Dare, instead, to be dangerous. Dare to be truthful. Dare to articulate yourself, and express (or at least become aware of) what would really justify your life. If you allowed your dark and unspoken desires for your partner, for example, to manifest themselves—if you were even willing to consider them—you might discover that they were not so dark, given the light of day. You might discover, instead, that you were just afraid and, so, pretending to be moral. You might find that getting what you actually desire would stop you from being tempted and straying. Are you so sure that your partner would be unhappy if more of you rose to the surface? The femme fatale and the anti-hero are sexually attractive for a reason….
How do you need to be spoken to? What do you need to take from people? What are you putting up with, or pretending to like, from duty or obligation? Consult your resentment. It’s a revelatory emotion, for all its pathology. It’s part of an evil triad: arrogance, deceit, and resentment. Nothing causes more harm than this underworld Trinity. But resentment always means one of two things. Either the resentful person is immature, in which case he or she should shut up, quit whining, and get on with it, or there is tyranny afoot—in which case the person subjugated has a moral obligation to speak up. Why? Because the consequence of remaining silent is worse. Of course, it’s easier in the moment to stay silent and avoid conflict. But in the long term, that’s deadly. When you have something to say, silence is a lie—and tyranny feeds on lies. When should you push back against oppression, despite the danger? When you start nursing secret fantasies of revenge; when your life is being poisoned and your imagination fills with the wish to devour and destroy.

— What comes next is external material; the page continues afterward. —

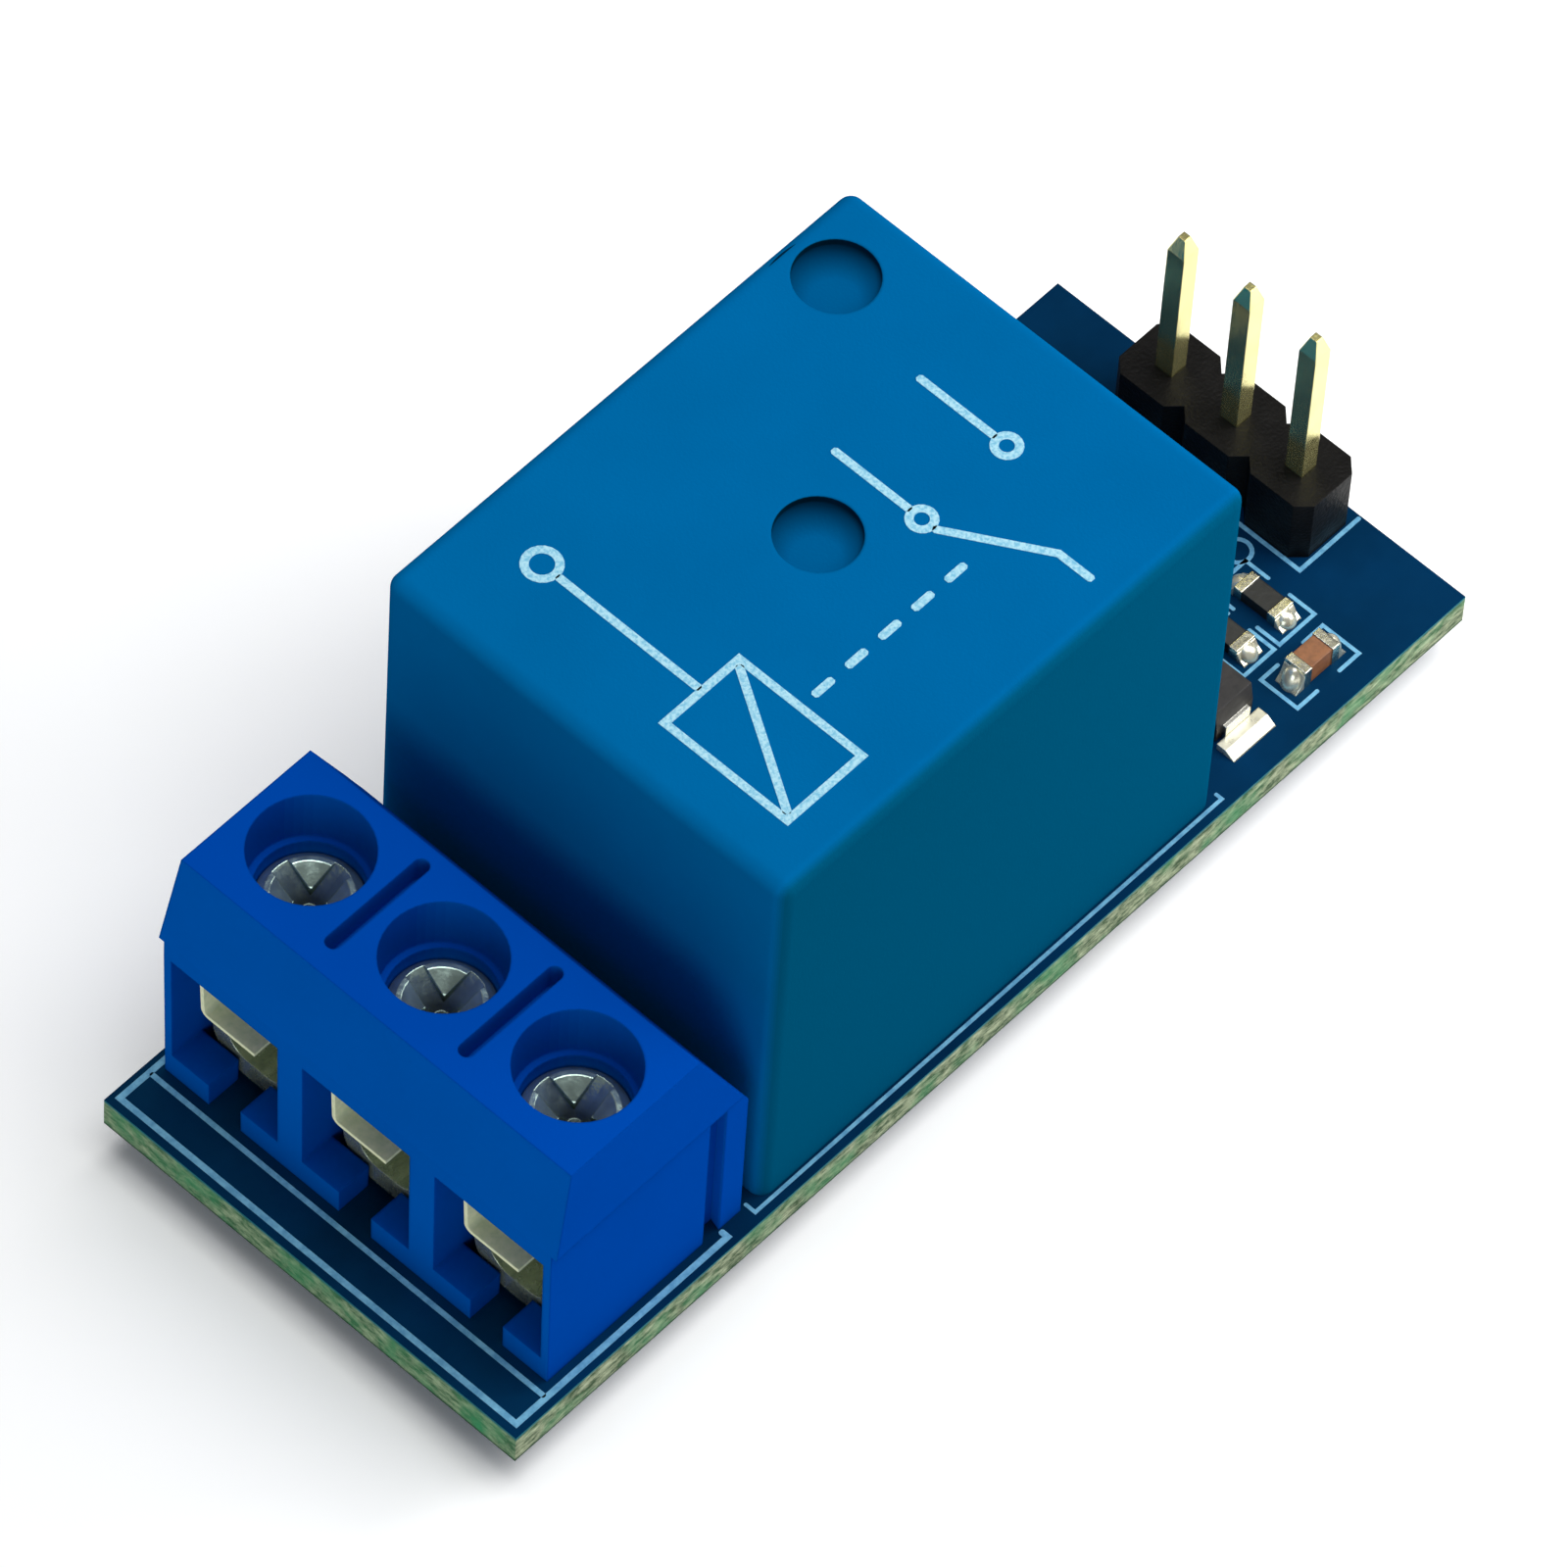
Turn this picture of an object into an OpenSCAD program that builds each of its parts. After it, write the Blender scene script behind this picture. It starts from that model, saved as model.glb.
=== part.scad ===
// Single-channel relay module: circuit board, rising-cage screw terminal,
// sealed sugar-cube relay, three-pin header and the small parts that drive it.
// +X runs along the board from the terminal to the header, +Y to the left, +Z up.
// The origin is the middle of the board's plan, level with the trimmed lead ends.

/* [Board] */
// Thickness of the circuit board
board_t = 1.2; // [0.8:0.1:2]
// Board showing in front of the terminal block
front_margin = 1.85; // [0.6:0.05:5]
// Board showing beside the terminal block
side_margin = 0.38; // [0.36:0.01:3]
// Length of board kept for the small parts between relay and header
parts_zone = 7.9; // [7.6:0.1:20]
// Board left beyond the header
header_margin = 0.1; // [0:0.05:5]
// Length of the trimmed leads below the board
tail_h = 1.4; // [1:0.1:3]
// Clearance between a lead and the wall of its drilled hole
hole_clear = 0.15; // [0.05:0.01:0.4]
// Height of the solder cone round each lead
solder_h = 0.85; // [0.3:0.05:0.95]
// Radius of the solder cone on the board
solder_r = 0.95; // [0.85:0.05:1.2]

/* [Terminal housing] */
// Distance between neighbouring wire ways
pitch = 5.08; // [5:0.01:7.62]
// Height of the housing above the board
term_h = 10; // [9.4:0.1:14]
// Depth of the housing from front to back
term_depth = 8; // [7.8:0.05:12]
// Offset of the housing to the left of the board's middle
term_y = 0.08; // [0:0.01:0.3]
// Height of the waist line above which the housing narrows
waist_h = 6.6; // [6:0.1:8]
// Height of the lower edge of the sloping back
back_waist_h = 5.8; // [5:0.1:8]
// How far the front leans back above the waist
front_slope = 0.65; // [0:0.05:1.2]
// How far the front is drawn in at the foot
front_draft = 0.1; // [0:0.01:0.5]
// How far the back leans in above its waist
back_slope = 2.2; // [0:0.1:2.6]
// How far each end leans in above the waist
end_slope = 0.2; // [0:0.01:0.4]
// How far each end is set in below the waist
end_inset = 0.2; // [0:0.01:0.25]
// Thickness of the walls between the wire ways
way_wall = 0.95; // [0.6:0.05:1.1]
// Thickness of the ledges at the foot of each wire way
ledge_t = 1; // [0.5:0.05:1.5]
// Width of the notch between the two ledges
notch_w = 1.25; // [0.8:0.05:2]
// Radius of the screwdriver holes
driver_r = 1.85; // [1.8:0.01:2.2]
// Depth of the wide mouth of the screwdriver holes
driver_mouth = 2; // [0.5:0.1:2.1]
// Thickness of the web that carries each screw head
web_t = 0.8; // [0.4:0.05:1.2]
// Length of the slots in the top between the ways
top_slot_l = 4; // [2:0.1:4.6]
// Width of the slots in the top
top_slot_w = 0.5; // [0.3:0.05:0.8]
// Depth of the slots in the top
top_slot_d = 1; // [0.3:0.1:2]
// Width of the dovetail groove and tongue at the ends
dovetail_w = 0.65; // [0.5:0.05:0.8]
// Depth of the dovetail groove
dovetail_d = 0.4; // [0.2:0.01:0.45]
// Flare of the dovetail on each side
dovetail_flare = 0.12; // [0:0.01:0.15]
// Height of the dovetail groove and tongue
dovetail_h = 6.2; // [3:0.1:6.5]
// Distance from the back of the housing to the middle of the dovetail
dovetail_in = 1.225; // [1.1:0.005:1.35]
// Clearance between a tongue and the groove of a neighbouring block
dovetail_clear = 0.1; // [0.05:0.01:0.15]

/* [Terminal metalwork] */
// Distance from the front of the housing to the screw axis
screw_in = 3.4; // [3.3:0.05:4]
// Radius of the screw head
head_r = 1.6; // [1.5:0.01:1.7]
// Thickness of the screw head
head_t = 1.1; // [0.9:0.05:1.4]
// Rounding of the head's top edge
head_round = 0.3; // [0.1:0.05:0.5]
// Radius of the screw shank over its thread
shank_r = 1; // [0.8:0.01:1.05]
// Width of the cross recess
recess_w = 0.62; // [0.4:0.01:0.8]
// Length of the cross recess
recess_l = 2.65; // [1.8:0.05:2.8]
// Depth of the cross recess at its middle
recess_d = 0.85; // [0.5:0.05:0.9]
// Radius of the cross recess at its bottom
recess_floor_r = 0.25; // [0.15:0.01:0.35]
// Radius of the dish round the recess, at the head's face
dish_r = 1.15; // [0.9:0.05:1.3]
// Radius of the dish at its bottom
dish_floor_r = 0.5; // [0.4:0.05:0.8]
// Depth of the dish
dish_d = 0.4; // [0.2:0.05:0.5]
// Play between screw head and bore wall at the foot of the hole
head_play = 0.05; // [0.03:0.01:0.1]
// Length of the clamping cage from front to back
cage_l = 4; // [3.4:0.05:4.1]
// Thickness of the cage's sides
cage_side = 0.6; // [0.4:0.01:0.7]
// Thickness of the cage's rounded floor
cage_floor = 0.8; // [0.5:0.05:0.9]
// Thickness of the cage's threaded top
cage_top = 1; // [0.8:0.05:1.2]
// Length of the threaded strap at the top of the cage
strap_l = 2.6; // [2.5:0.05:2.8]
// Radius of the corners inside the cage
cage_round = 0.8; // [0.3:0.05:1.1]
// Height of the lowered cage above the board
cage_rise = 0.25; // [0.1:0.05:0.5]
// Lift of the cage from open to clamped
cage_travel = 1.35; // [0.9:0.05:1.5]
// Height of the open wire mouth between cage floor and contact bar
wire_h = 2.35; // [2:0.05:2.5]
// Width of the contact bar
bar_w = 2.1; // [1.8:0.05:2.3]
// Thickness of the contact bar
bar_t = 0.8; // [0.6:0.05:1]
// Height of the contact bar's turned-up front lip
lip_h = 1.7; // [1:0.05:1.9]
// Thickness of the contact's solder leg
leg_t = 0.7; // [0.5:0.05:0.9]
// Width of the contact's solder pin
leg_pin_w = 1; // [0.8:0.05:1.4]
// Running clearance between sliding pieces of the clamp
slip = 0.1; // [0.06:0.01:0.15]
// Running clearance of the screw shank in the cage's thread
thread_clear = 0.05; // [0.02:0.01:0.08]

/* [Relay case and base] */
// Gap between terminal block and relay
relay_gap = 0.65; // [0.1:0.05:3]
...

I had a client decades ago who suffered from severe obsessive-compulsive disorder. He had to line up his pyjamas just right before he could go to sleep at night. Then he had to fluff his pillow. Then he had to adjust the bedsheets. Over and over and over and over. I said, “Maybe that part of you, that insanely persistent part, wants something, inarticulate though it may be. Let it have its say. What could it be?” He said, “Control.” I said, “Close your eyes and let it tell you what it wants. Don’t let fear stop you. You don’t have to act it out, just because you’re thinking it.” He said, “It wants me to take my stepfather by the collar, put him up against the door, and shake him like a rat.” Maybe it was time to shake someone like a rat, although I suggested something a bit less primal. But God only knows what battles must be fought, forthrightly, voluntarily, on the road to peace. What do you do to avoid conflict, necessary though it may be? What are you inclined to lie about, assuming that the truth might be intolerable? What do you fake?
The infant is dependent on his parents for almost everything he needs. The child—the successful child—can leave his parents, at least temporarily, and make friends. He gives up a little of himself to do that, but gains much in return. The successful adolescent must take that process to its logical conclusion. He has to leave his parents and become like everyone else. He has to integrate with the group so he can transcend his childhood dependency. Once integrated, the successful adult then must learn how to be just the right amount different from everyone else.

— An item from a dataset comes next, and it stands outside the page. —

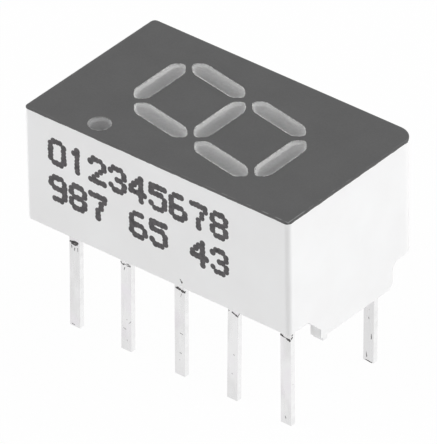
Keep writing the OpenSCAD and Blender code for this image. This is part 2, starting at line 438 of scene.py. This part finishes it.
def tinnedLead(finish):
    material, tree, shader = newMaterial("tinned_lead")
    cloud = addNoise(tree, finish["cloudSize"], 3, finish["cloudStretch"])
    color = addRamp(tree, cloud, [(0.35, finish["dull"]), (0.6, finish["bright"])])
    tint = addNoise(tree, finish["tintSize"], 1)
    tint = addRamp(tree, tint, [(0.35, finish["rosy"]), (0.5, finish["plain"])])
    color = mixColor(tree, 1, color, tint, "MULTIPLY")
    place = splitPlace(tree)
    # darker towards the tips
    tip = addBand(tree, place["Z"], *finish["tipDarker"])
    # painted shade: the back row of pins, under the body, is darker
    back = addBand(tree, place["Y"], *finish["backShade"])
    color = mixColor(tree, addMath(tree, "MAXIMUM", tip, back), color, finish["dull"])
    geometry = tree.nodes.new("ShaderNodeNewGeometry")
    facing = tree.nodes.new("ShaderNodeSeparateXYZ")
    tree.links.new(geometry.outputs["Normal"], facing.inputs[0])
    # partly real and partly painted light: faces along X are lighter, as sheared edges and as lit
    # sides, in patches
    sideways = addMath(tree, "ABSOLUTE", facing.outputs["X"])
    shearedAndLit = addMath(tree, "GREATER_THAN", sideways, finish["shearedAndLitFacing"])
    wornAndLit = addBand(tree, addNoise(tree, finish["wornAndLitSize"], 3), *finish["wornAndLit"])
    color = mixColor(tree, addMath(tree, "MULTIPLY", shearedAndLit, wornAndLit), color, finish["shearedAndLit"])
    # painted shade: small dents are drawn as dark spots, with no hollow in the surface
    dentShades = addSpots(
        tree, finish["dentSize"], finish["dentRadius"], finish["dentShare"], finish["dentStretch"]
    )
    dentShades = addMath(tree, "MULTIPLY", dentShades, finish["dentDepth"])
    color = mixColor(tree, dentShades, color, finish["dentShade"])
    tree.links.new(color, shader.inputs["Base Color"])
    shader.inputs["Metallic"].default_value = 1
    addGrain(tree, shader, finish, 2, finish["drawn"])
    return material


chipFinish = {
    "color": (0.35, 0.2, 0.1, 1),
    "shade": (0.2, 0.12, 0.06, 1),
    "cloudSize": 0.05 * mm,
    "roughness": 0.25,
    "metallic": 0,
}
goldFinish = {
    "color": (0.95, 0.7, 0.32, 1),
    "shade": (0.8, 0.55, 0.22, 1),
    "cloudSize": 0.03 * mm,
    "roughness": 0.25,
    "metallic": 1,
}


def smallPiece(name, finish):
    material, tree, shader = newMaterial(name)
    color = addCloud(tree, finish, "shade", "color", 2, 0.4, 0.6)
    tree.links.new(color, shader.inputs["Base Color"])
    shader.inputs["Metallic"].default_value = finish["metallic"]
    shader.inputs["Roughness"].default_value = finish["roughness"]
    return material


inkFinish = {
    "color": (0.05, 0.047, 0.05, 1),
    "thin": (0.085, 0.078, 0.082, 1),
    "cloudSize": 0.15 * mm,
    "roughness": 0.55,
}


# ink, dirt and painted shadow: dark, and paler where they lie thin
def thinLayer(name, finish):
    material, tree, shader = newMaterial(name)
    color = addCloud(tree, finish, "thin", "color", end=0.6)
    tree.links.new(color, shader.inputs["Base Color"])
    shader.inputs["Roughness"].default_value = finish["roughness"]
    return material


made = {
    "housing_plastic": housingPlastic(plasticFinish),
    "face_ink": faceCoat(coatFinish),
    "diffusing_resin": diffusingResin(resinFinish),
    "tinned_lead": tinnedLead(leadFinish),
    "chip": smallPiece("chip", chipFinish),
    "bond_gold": smallPiece("bond_gold", goldFinish),
}
for name, piece in nodes.items():
    piece.data.materials.clear()
    piece.data.materials.append(made[slotOf[name]])
print("finishes are on the CAD nodes")


def finishPiece(bm, name, material):
    mesh = bpy.data.meshes.new(name)
    bm.to_mesh(mesh)
    bm.free()
    mesh.materials.append(material)
    piece = bpy.data.objects.new(name, mesh)
    bpy.context.scene.collection.objects.link(piece)
    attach(piece, "root")
    return piece


resinSetup = {
    "weld": 0.0005 * mm,
    "swell": 0.006 * mm,  # reach into what it is cast around, so that no two faces share a place
}


def makeResin(setup):
    bm = bmesh.new()
    bm.from_mesh(nodes["epoxy_cast"].data)
    bmesh.ops.remove_doubles(bm, verts=bm.verts, dist=setup["weld"])
    bm.normal_update()
    for corner in bm.verts:
        corner.co += setup["swell"] * corner.normal
    resin = finishPiece(bm, "diffusing_resin", made["diffusing_resin"])
    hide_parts("epoxy_cast")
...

Be cautious when you’re comparing yourself to others. You’re a singular being, once you’re an adult. You have your own particular, specific problems—financial, intimate, psychological, and otherwise. Those are embedded in the unique broader context of your existence. Your career or job works for you in a personal manner, or it does not, and it does so in a unique interplay with the other specifics of your life. You must decide how much of your time to spend on this, and how much on that. You must decide what to let go, and what to pursue.
The Point of Our Eyes (or, Take Stock)
Our eyes are always pointing at things we are interested in approaching, or investigating, or looking for, or having. We must see, but to see, we must aim, so we are always aiming. Our minds are built on the hunting-and-gathering platforms of our bodies. To hunt is to specify a target, track it, and throw at it. To gather is to specify and to grasp. We fling stones, and spears, and boomerangs. We toss balls through hoops, and hit pucks into nets, and curl carved granite rocks down the ice onto horizontal bull’s-eyes. We launch projectiles at targets with bows, guns, rifles and rockets. We hurl insults, launch plans, and pitch ideas. We succeed when we score a goal or hit a target. We fail, or sin, when we do not (as the word sin means to miss the mark70). We cannot navigate, without something to aim at and, while we are in this world, we must always navigate.71
We are always and simultaneously at point “a” (which is less desirable than it could be), moving towards point “b” (which we deem better, in accordance with our explicit and implicit values). We always encounter the world in a state of insufficiency and seek its correction. We can imagine new ways that things could be set right, and improved, even if we have everything we thought we needed. Even when satisfied, temporarily, we remain curious. We live within a framework that defines the present as eternally lacking and the future as eternally better. If we did not see things this way, we would not act at all. We wouldn’t even be able to see, because to see we must focus, and to focus we must pick one thing above all else on which to focus.
But we can see. We can even see things that aren’t there. We can envision new ways that things could be better. We can construct new, hypothetical worlds, where problems we weren’t even aware of can now show themselves and be addressed. The advantages of this are obvious: we can change the world so that the intolerable state of the present can be rectified in the future. The disadvantage to all this foresight and creativity is chronic unease and discomfort. Because we always contrast what is with what could be, we have to aim at what could be. But we can aim too high. Or too low. Or too chaotically. So we fail and live in disappointment, even when we appear to others to be living well. How can we benefit from our imaginativeness, our ability to improve the future, without continually denigrating our current, insufficiently successful and worthless lives?